## Exercise details
Output every line below exactly.

## Provided data
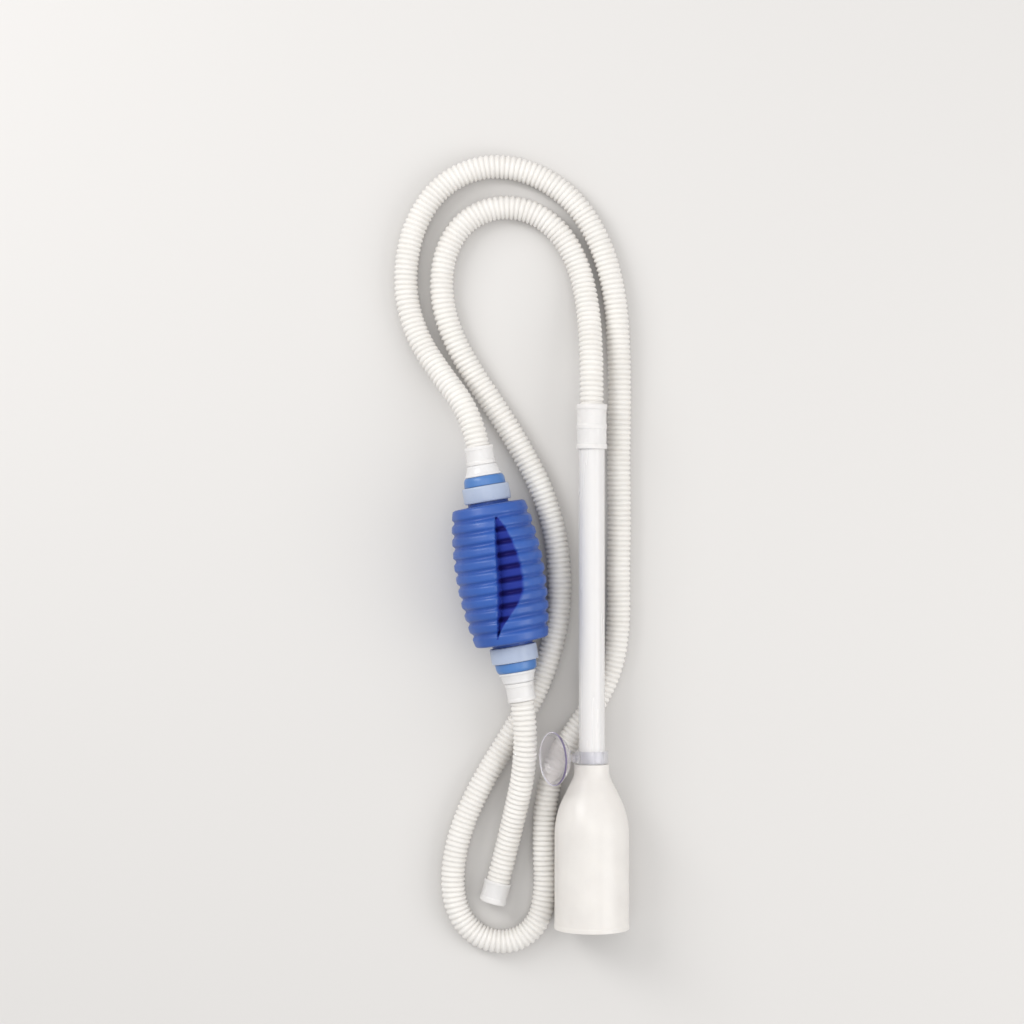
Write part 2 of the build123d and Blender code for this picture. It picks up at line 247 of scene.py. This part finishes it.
def milky(name, light, dark, rough, transmission, stretch=(1, 1, 1)):
    """Milky translucent plastic with faint clouding and a very fine grain."""
    look = Look(
        name, light, rough, Transmission_Weight=transmission, IOR=1.35,
        Subsurface_Weight=0.3, Subsurface_Scale=0.003, Coat_Weight=0.2, Coat_Roughness=0.18,
    )
    look.shader.inputs["Subsurface Radius"].default_value = (1.0, 0.95, 0.88)
    look.color(look.ramp(look.noise(60, 4, stretch), [(0.3, dark), (0.7, light)]))
    look.roughness(look.spread(look.noise(140, 3, stretch), rough - 0.08, rough + 0.1))
    look.bump(look.noise(500, 2, stretch), 0.000005, 0.3)
    return look.material


def clear(name, tint, rough, transmission, alpha=1.0, stretch=(1, 1, 1)):
    """Clear plastic with faint draw lines and haze."""
    look = Look(
        name, tint, rough, Transmission_Weight=transmission, IOR=1.2, Alpha=alpha,
        Coat_Weight=0.5, Coat_Roughness=0.06,
    )
    faint = tuple(0.94 * part for part in tint)
    look.color(look.ramp(look.noise(80, 3, stretch), [(0.3, faint), (0.7, tint)]))
    look.roughness(look.spread(look.noise(220, 3, stretch), max(0.02, rough - 0.05), rough + 0.08))
    look.bump(look.noise(400, 2, stretch), 0.00002, 0.4)
    return look.material


def blue_pvc(name, light, dark, rough, grain):
    look = Look(
        name, light, rough, Subsurface_Weight=0.05, Subsurface_Scale=0.002,
        Coat_Weight=0.3, Coat_Roughness=0.28, Specular_IOR_Level=0.5,
    )
    look.shader.inputs["Subsurface Radius"].default_value = (0.3, 0.5, 1.0)
    look.color(look.ramp(look.noise(45, 5), [(0.3, dark), (0.7, light)]))
    look.roughness(look.spread(look.noise(160, 4), rough - 0.08, rough + 0.12))
    look.bump(look.noise(grain, 3), 0.00006, 0.6)
    return look


DENT_PAINTED_SHADE = 0.72        # the stored value from which the painted shade in the dent is at full strength
MIX_SHARE, MIX_A, MIX_B = 0, 6, 7    # a colour Mix node's sockets


def bulb_blue():
    """Blue soft PVC with painted shade: dark violet painted deep in the dent and darker colour
    painted in the grooves.
    """
    look = blue_pvc("bulb blue with painted shade", (0.012, 0.082, 0.36), (0.009, 0.063, 0.30), 0.46, 700)
    surface = look.shader.inputs["Base Color"].links[0].from_socket
    hollow = look.node("ShaderNodeAttribute", attribute_name="hollow")
    depth = hollow.outputs["Fac"]
    # painted shade: the dent's crease and the rib grooves are painted dark violet
    deep = look.ramp(depth, [(DENT_PAINTED_SHADE, (0.018, 0.034, 0.24)), (1.0, (0.010, 0.009, 0.10))])
    share = look.ramp(depth, [(0.0, (0, 0, 0)), (DENT_PAINTED_SHADE, (1, 1, 1))])
    mixed = look.node("ShaderNodeMix", data_type="RGBA")
    look.links.new(share, mixed.inputs[MIX_SHARE])
    look.links.new(surface, mixed.inputs[MIX_A])
    look.links.new(deep, mixed.inputs[MIX_B])
    look.color(mixed.outputs[2])
    # coat and specular are also turned down where the painted shade is
    for socket, outside in (("Coat Weight", 0.3), ("Specular IOR Level", 0.5)):
        fade = look.node("ShaderNodeMapRange")
        fade.inputs["From Max"].default_value = DENT_PAINTED_SHADE
        fade.inputs["To Min"].default_value = outside
        fade.inputs["To Max"].default_value = 0.1 * outside
        look.links.new(depth, fade.inputs["Value"])
        look.links.new(fade.outputs["Result"], look.shader.inputs[socket])
    return look.material


def cup_rim():
    """Violet-grey rim with painted shade: dark violet painted on the side of the rim that stands
    highest, pale on the low side.
    """
    look = Look(
        "violet rim", (0.25, 0.20, 0.36), 0.15, Transmission_Weight=0.45, IOR=1.2,
        Coat_Weight=0.5, Coat_Roughness=0.08,
    )
    where = look.node("ShaderNodeSeparateXYZ")
    look.links.new(look.coords(), where.inputs["Vector"])
    rise = look.node("ShaderNodeMapRange")
    for socket, value in (("From Min", 0.024), ("From Max", 0.044)):
        rise.inputs[socket].default_value = value
    look.links.new(where.outputs["Z"], rise.inputs["Value"])
    # painted shade: the higher the rim stands, the darker its colour
    look.color(look.ramp(rise.outputs["Result"], [
        (0.0, (0.90, 0.88, 0.91)), (0.5, (0.80, 0.77, 0.85)), (0.95, (0.20, 0.16, 0.30)),
    ]))
    return look.material


def plain(name, light, dark, rough, grain, height=0.00004, **sockets):
    look = Look(name, light, rough, **sockets)
    look.color(look.ramp(look.noise(90, 4), [(0.3, dark), (0.7, light)]))
    look.roughness(look.spread(look.noise(200, 3), rough - 0.06, rough + 0.08))
    look.bump(look.noise(grain, 2), height, 0.5)
    return look.material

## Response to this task
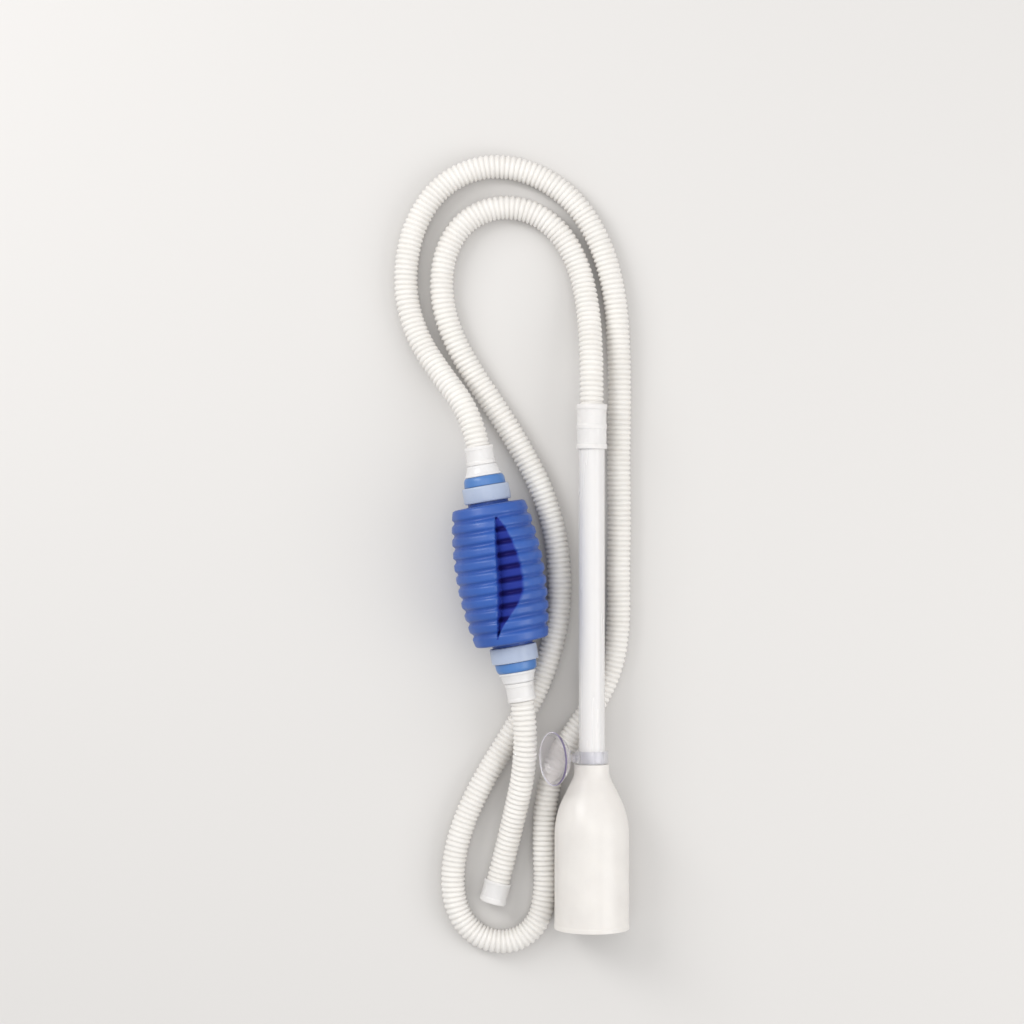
Write part 2 of the build123d and Blender code for this picture. It picks up at line 247 of scene.py. This part finishes it.
def milky(name, light, dark, rough, transmission, stretch=(1, 1, 1)):
    """Milky translucent plastic with faint clouding and a very fine grain."""
    look = Look(
        name, light, rough, Transmission_Weight=transmission, IOR=1.35,
        Subsurface_Weight=0.3, Subsurface_Scale=0.003, Coat_Weight=0.2, Coat_Roughness=0.18,
    )
    look.shader.inputs["Subsurface Radius"].default_value = (1.0, 0.95, 0.88)
    look.color(look.ramp(look.noise(60, 4, stretch), [(0.3, dark), (0.7, light)]))
    look.roughness(look.spread(look.noise(140, 3, stretch), rough - 0.08, rough + 0.1))
    look.bump(look.noise(500, 2, stretch), 0.000005, 0.3)
    return look.material


def clear(name, tint, rough, transmission, alpha=1.0, stretch=(1, 1, 1)):
    """Clear plastic with faint draw lines and haze."""
    look = Look(
        name, tint, rough, Transmission_Weight=transmission, IOR=1.2, Alpha=alpha,
        Coat_Weight=0.5, Coat_Roughness=0.06,
    )
    faint = tuple(0.94 * part for part in tint)
    look.color(look.ramp(look.noise(80, 3, stretch), [(0.3, faint), (0.7, tint)]))
    look.roughness(look.spread(look.noise(220, 3, stretch), max(0.02, rough - 0.05), rough + 0.08))
    look.bump(look.noise(400, 2, stretch), 0.00002, 0.4)
    return look.material


def blue_pvc(name, light, dark, rough, grain):
    look = Look(
        name, light, rough, Subsurface_Weight=0.05, Subsurface_Scale=0.002,
        Coat_Weight=0.3, Coat_Roughness=0.28, Specular_IOR_Level=0.5,
    )
    look.shader.inputs["Subsurface Radius"].default_value = (0.3, 0.5, 1.0)
    look.color(look.ramp(look.noise(45, 5), [(0.3, dark), (0.7, light)]))
    look.roughness(look.spread(look.noise(160, 4), rough - 0.08, rough + 0.12))
    look.bump(look.noise(grain, 3), 0.00006, 0.6)
    return look


DENT_PAINTED_SHADE = 0.72        # the stored value from which the painted shade in the dent is at full strength
MIX_SHARE, MIX_A, MIX_B = 0, 6, 7    # a colour Mix node's sockets


def bulb_blue():
    """Blue soft PVC with painted shade: dark violet painted deep in the dent and darker colour
    painted in the grooves.
    """
    look = blue_pvc("bulb blue with painted shade", (0.012, 0.082, 0.36), (0.009, 0.063, 0.30), 0.46, 700)
    surface = look.shader.inputs["Base Color"].links[0].from_socket
    hollow = look.node("ShaderNodeAttribute", attribute_name="hollow")
    depth = hollow.outputs["Fac"]
    # painted shade: the dent's crease and the rib grooves are painted dark violet
    deep = look.ramp(depth, [(DENT_PAINTED_SHADE, (0.018, 0.034, 0.24)), (1.0, (0.010, 0.009, 0.10))])
    share = look.ramp(depth, [(0.0, (0, 0, 0)), (DENT_PAINTED_SHADE, (1, 1, 1))])
    mixed = look.node("ShaderNodeMix", data_type="RGBA")
    look.links.new(share, mixed.inputs[MIX_SHARE])
    look.links.new(surface, mixed.inputs[MIX_A])
    look.links.new(deep, mixed.inputs[MIX_B])
    look.color(mixed.outputs[2])
    # coat and specular are also turned down where the painted shade is
    for socket, outside in (("Coat Weight", 0.3), ("Specular IOR Level", 0.5)):
        fade = look.node("ShaderNodeMapRange")
        fade.inputs["From Max"].default_value = DENT_PAINTED_SHADE
        fade.inputs["To Min"].default_value = outside
        fade.inputs["To Max"].default_value = 0.1 * outside
        look.links.new(depth, fade.inputs["Value"])
        look.links.new(fade.outputs["Result"], look.shader.inputs[socket])
    return look.material


def cup_rim():
    """Violet-grey rim with painted shade: dark violet painted on the side of the rim that stands
    highest, pale on the low side.
    """
    look = Look(
        "violet rim", (0.25, 0.20, 0.36), 0.15, Transmission_Weight=0.45, IOR=1.2,
        Coat_Weight=0.5, Coat_Roughness=0.08,
    )
    where = look.node("ShaderNodeSeparateXYZ")
    look.links.new(look.coords(), where.inputs["Vector"])
    rise = look.node("ShaderNodeMapRange")
    for socket, value in (("From Min", 0.024), ("From Max", 0.044)):
        rise.inputs[socket].default_value = value
    look.links.new(where.outputs["Z"], rise.inputs["Value"])
    # painted shade: the higher the rim stands, the darker its colour
    look.color(look.ramp(rise.outputs["Result"], [
        (0.0, (0.90, 0.88, 0.91)), (0.5, (0.80, 0.77, 0.85)), (0.95, (0.20, 0.16, 0.30)),
    ]))
    return look.material


def plain(name, light, dark, rough, grain, height=0.00004, **sockets):
    look = Look(name, light, rough, **sockets)
    look.color(look.ramp(look.noise(90, 4), [(0.3, dark), (0.7, light)]))
    look.roughness(look.spread(look.noise(200, 3), rough - 0.06, rough + 0.08))
    look.bump(look.noise(grain, 2), height, 0.5)
    return look.material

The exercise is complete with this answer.